▶ [Source data]
★ ★ ★ ★ ★
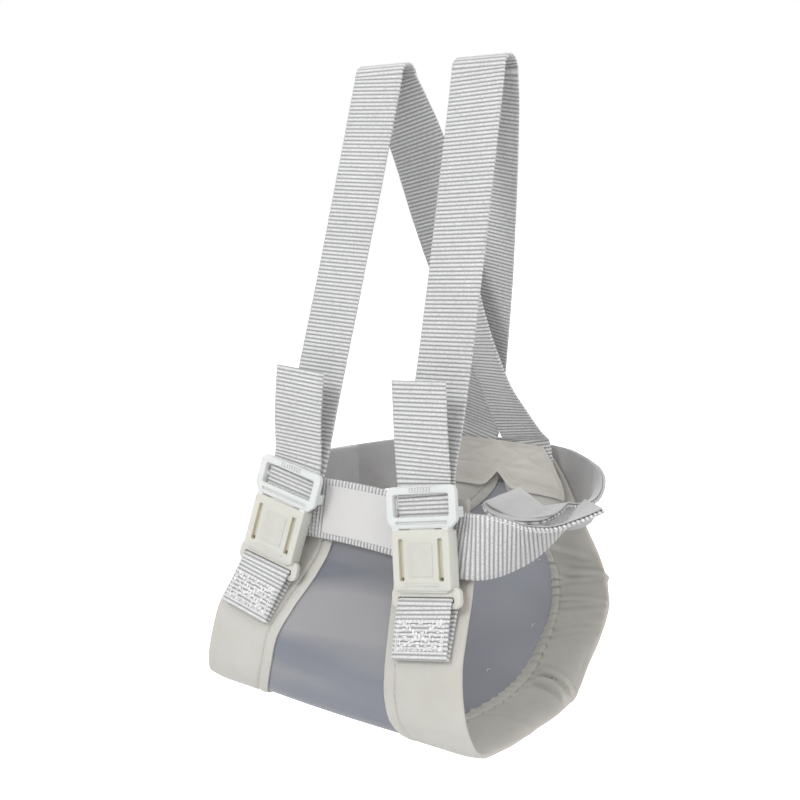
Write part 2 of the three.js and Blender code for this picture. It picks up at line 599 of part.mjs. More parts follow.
// The upper half: a frame round the webbing, with the lock bar behind its window and the tongue.
function adjuster() {
  const inner = WEBBING_WIDTH / 2 + CLEARANCE * 2;
  const outer = FRAME_WIDTH / 2;
  const windowBottom = TOP_BAR + WINDOW_HEIGHT;
  const frame = extruded(plate(FRAME_WIDTH, 0, FRAME_HEIGHT, FRAME_CORNER), 0, FRAME_THICK)
    .subtract(extruded(plate(inner * 2, TOP_BAR, windowBottom, 1), -1, FRAME_THICK + 1));
  const cheekTop = LOCK_BAR_DOWN - LOCK_BAR_DIAMETER * 1.5;
  const cheekBack = LOCK_BAR_BACK + LOCK_BAR_DIAMETER * 0.7;
  const cheekDeep = LOCK_BAR_DOWN + LOCK_BAR_DIAMETER;
  const cheek = (side) => {
    const [a, b] = side > 0 ? [inner, outer - 0.5] : [0.5 - outer, -inner];
    return box(a, b, FRAME_THICK - 0.5, cheekBack, cheekTop, cheekDeep);
  };
  const rod = new THREE.CylinderGeometry(LOCK_BAR_DIAMETER / 2, LOCK_BAR_DIAMETER / 2, inner * 2 + 2, 12);
  const bar = solid(rod.rotateZ(Math.PI / 2).translate(0, LOCK_BAR_BACK, -LOCK_BAR_DOWN));
  const tongueHalf = TONGUE_WIDTH / 2;
  const tongueEnd = FRAME_HEIGHT + TONGUE_LENGTH;
  const tongue = box(-tongueHalf, tongueHalf, TONGUE_BACK, FRAME_THICK, FRAME_HEIGHT - 1, tongueEnd);
  return geometryOf(frame.add(cheek(-1)).add(cheek(1)).add(bar).add(tongue));
}

// The lower half: a body with two side slots and the loop that holds the tab.
function socket() {
  const outline = plate(SOCKET_WIDTH, SOCKET_TOP, SOCKET_BOTTOM, 1.5);
  const body = extruded(outline, -SOCKET_PROUD, SOCKET_THICK - SOCKET_PROUD);
  const ears = plate(LOOP_WIDTH, BUCKLE_BOTTOM - LOOP_HEIGHT, BUCKLE_BOTTOM, FRAME_CORNER);
  const loop = extruded(ears, LOOP_BACK, LOOP_BACK + FRAME_THICK);
  const slitBottom = BUCKLE_BOTTOM - LOOP_BAR;
  const slitTop = LOOP_BAR_DOWN - TAB_LOOP - WEBBING_THICK / 2 - CLEARANCE;
  const slit = extruded(plate(TAB_WIDTH + CLEARANCE * 3, slitTop, slitBottom, 0.6), -THROUGH, THROUGH);
  const slotMiddle = (SOCKET_TOP + SOCKET_BOTTOM) / 2;
  const slots = [-1, 1].map((side) => {
    const x = (side * SLOT_SPACING) / 2;
    const [left, right] = [x - SLOT_WIDTH / 2, x + SLOT_WIDTH / 2];
    return box(left, right, -THROUGH, THROUGH, slotMiddle - SLOT_HEIGHT / 2, slotMiddle + SLOT_HEIGHT / 2);
  });
  const room = TONGUE_WIDTH / 2 + CLEARANCE;
  const pocketEnd = FRAME_HEIGHT + TONGUE_LENGTH + CLEARANCE;
  const [pocketFront, pocketBack] = [TONGUE_BACK - CLEARANCE, FRAME_THICK + CLEARANCE];
  const pocket = box(-room, room, pocketFront, pocketBack, SOCKET_TOP - 1, pocketEnd);
  return geometryOf(body.add(loop).subtract(slit).subtract(slots[0]).subtract(slots[1]).subtract(pocket));
}

const brace = new THREE.Group();
brace.position.set(0, -BAR_BACK, -(BAR_HEIGHT + BAR_DIAMETER / 2));

function piece(name, geometry, look, group = brace) {
  const mesh = new THREE.Mesh(geometry, look);
  mesh.name = name;
  group.add(mesh);
}

piece("shell", shell(), PLASTIC);
piece("edge_band_right", edgeBand(), VINYL);
piece("edge_band_left", mirrored(edgeBand()), VINYL);
piece("back_patch", patch(), VINYL);
piece("strap_right", strap(1), WEBBING);
piece("strap_left", mirrored(strap(-1)), WEBBING);
piece("tab_right", tab(), WEBBING);
piece("tab_left", mirrored(tab()), WEBBING);
for (const [name, side] of [["right", 1], ["left", -1]]) {
  const buckle = new THREE.Group();
  placeBuckle(buckle, side);
  piece("buckle_adjuster_" + name, adjuster(), ADJUSTER, buckle);
  piece("buckle_socket_" + name, socket(), SOCKET, buckle);
  brace.add(buckle);
}
piece("belt_front", wall(ribbon(frontRows, WEBBING_WIDTH), WEBBING_THICK, WEBBING_OUT), WEBBING);
piece("belt_front_lining", wall(ribbon(frontRows, WEBBING_WIDTH), LINING_THICK, -LINING_IN), LINING);
piece("belt_back", wall(ribbon(backRows, WEBBING_WIDTH), WEBBING_THICK, -WEBBING_OUT), WEBBING);
piece("belt_back_lining", wall(ribbon(backRows, WEBBING_WIDTH), LINING_THICK, LINING_IN), LINING);
piece("belt_label", label(), LABEL);

const root = new THREE.Group();
root.add(brace);
export default root;
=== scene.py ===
# %% [markdown]
# # An infant's hip abduction brace, dressed for the camera
#
# The CAD model gives the places and the sizes. This lesson lays finer pieces over it: ribbed
# webbing, folded and sewn vinyl, a clear plastic saddle and moulded buckles. Everything is in
# metres, with +Z up, and the origin is on top of the bar that the shoulder straps hang from.

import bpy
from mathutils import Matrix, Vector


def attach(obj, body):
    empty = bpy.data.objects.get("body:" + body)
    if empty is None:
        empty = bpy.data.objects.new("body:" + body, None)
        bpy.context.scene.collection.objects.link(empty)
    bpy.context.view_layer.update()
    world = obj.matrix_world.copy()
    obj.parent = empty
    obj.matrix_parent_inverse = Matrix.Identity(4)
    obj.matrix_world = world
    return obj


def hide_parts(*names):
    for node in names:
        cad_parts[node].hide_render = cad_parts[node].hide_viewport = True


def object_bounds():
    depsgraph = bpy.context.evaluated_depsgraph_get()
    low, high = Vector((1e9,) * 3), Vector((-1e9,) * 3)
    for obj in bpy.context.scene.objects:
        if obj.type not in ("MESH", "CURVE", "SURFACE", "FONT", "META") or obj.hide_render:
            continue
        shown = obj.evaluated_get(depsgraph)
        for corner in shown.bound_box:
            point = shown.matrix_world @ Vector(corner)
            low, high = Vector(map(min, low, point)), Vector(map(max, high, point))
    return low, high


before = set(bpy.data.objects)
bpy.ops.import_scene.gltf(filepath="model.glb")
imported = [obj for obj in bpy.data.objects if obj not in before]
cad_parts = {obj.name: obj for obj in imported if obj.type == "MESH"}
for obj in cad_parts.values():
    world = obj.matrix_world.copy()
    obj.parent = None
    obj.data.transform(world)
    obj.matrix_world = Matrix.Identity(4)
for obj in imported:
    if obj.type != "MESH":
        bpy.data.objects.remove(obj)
cad_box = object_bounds()
print("CAD box", [[round(c, 4) for c in corner] for corner in cad_box])

# %% Names that every cell uses
import math
import random

import bmesh
import bpy
from mathutils import Matrix, Vector, noise

MM = 0.001
RIGHT = 1
LEFT = -1
SIDES = {"right": RIGHT, "left": LEFT}
FLIP = Vector((-1, 1, 1))


def linked(name, data):
    """A new object in the scene."""
    item = bpy.data.objects.new(name, data)
    bpy.context.scene.collection.objects.link(item)
    return item


# %% [markdown]
# ## The camera
#
# The photograph looks at the brace from its front right and from a little above. A camera can be
# turned by hand until the pieces line up, or worked out from points that are mirrored on the
# object. This one was worked out from mirrored points on the straps and buckles, so both halves
# fall where the photograph has them.

# %% Camera
CAMERA_PLACE = Vector((0.3134, -0.477, -0.0733))
CAMERA_AZIMUTH = math.radians(35)
CAMERA_ELEVATION = math.radians(9.7)

camera_data = bpy.data.cameras.new("camera")
camera_data.lens = 49.5
camera_data.sensor_width = 36
camera = linked("camera", camera_data)
camera.location = CAMERA_PLACE
camera.rotation_euler = (math.pi / 2 - CAMERA_ELEVATION, 0, CAMERA_AZIMUTH)
bpy.context.scene.camera = camera
print("camera at", tuple(CAMERA_PLACE))

# %% [markdown]
# ## Sizes
#
# The visual pieces lie on the same surfaces as the CAD solids, so their tables are repeated here
# in millimetres, measured from the tops of the buckles. One step moves them to the bar's frame.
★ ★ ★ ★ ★
▶ [Stated problem]
Reply with the number of lines in the data that include the string "model" and nothing else.

▶ [Solution below]
2